Data and knowledge-driven deep multiview fusion network based on diffusion model for hyperspectral image classification

It is a crucial means for humans to perceive geomorphic features and landscape architectures by classifying ground objects in hyperspectral images (HSIs). Currently, the exponential development of neural networks has provided a powerful support for the accurate HSI classification. However, existing neural network-based methods usually rely solely on the data to drive the classification model, lacking attention to valuable land-cover distribution knowledge in HSIs. In view of this, to utilize hyperspectral data and distribution knowledge simultaneously, a data and knowledge-driven deep multiview fusion network based on diffusion model (DKDMN) is proposed in this paper. DKDMN extracts knowledge from unlabeled data in HSIs through a diffusion model-based knowledge learning framework (DMKLF), and combines raw hyperspectral data with the acquired knowledge through a designed deep multiview network architecture (DMNA) to mine complicated land-cover distribution information and reflect sample relationships. First, the proposed DMKLF utilizes the data distribution reconstructed by the diffusion model as a knowledge source for one view to enhance the network cross-sample awareness ability. On the other hand, the original HSI patches are considered a data source for another view, which co-drives DMNA with the unsupervised diffusion knowledge extracted by DMKLF to perform effective feature extraction. Second, taking into account the characteristics of each view and the feature similarity between these two views, a joint loss function specifically for DMNA is suggested to minimize the difference between the model predictions and the real labels.

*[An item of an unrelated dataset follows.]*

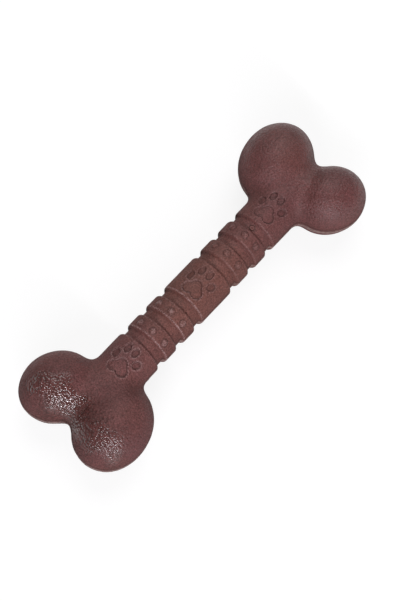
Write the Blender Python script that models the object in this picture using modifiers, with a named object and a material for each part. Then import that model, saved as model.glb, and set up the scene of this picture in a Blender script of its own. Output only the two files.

Finally, a multi-backbone integration classification framework (MBICF) is designed by deeply fusing three vision architectures to capture multi-scale spectral features and local–global features, thereby achieving pixel-wise classification effectively. Experimental results on four publicly available HSI datasets demonstrate that the proposed DKDMN achieves competitive classification accuracy compared with other state-of-the-art methods. For instance, the proposed DKDMN achieves an overall accuracy improvement of 1.62% and 2.18% on the Indian Pines and Salinas Valley datasets, respectively, compared to the multiple vision architecture-based hybrid network (MVAHN). The related code will be released at https://github.com/ZJier/DKDMN.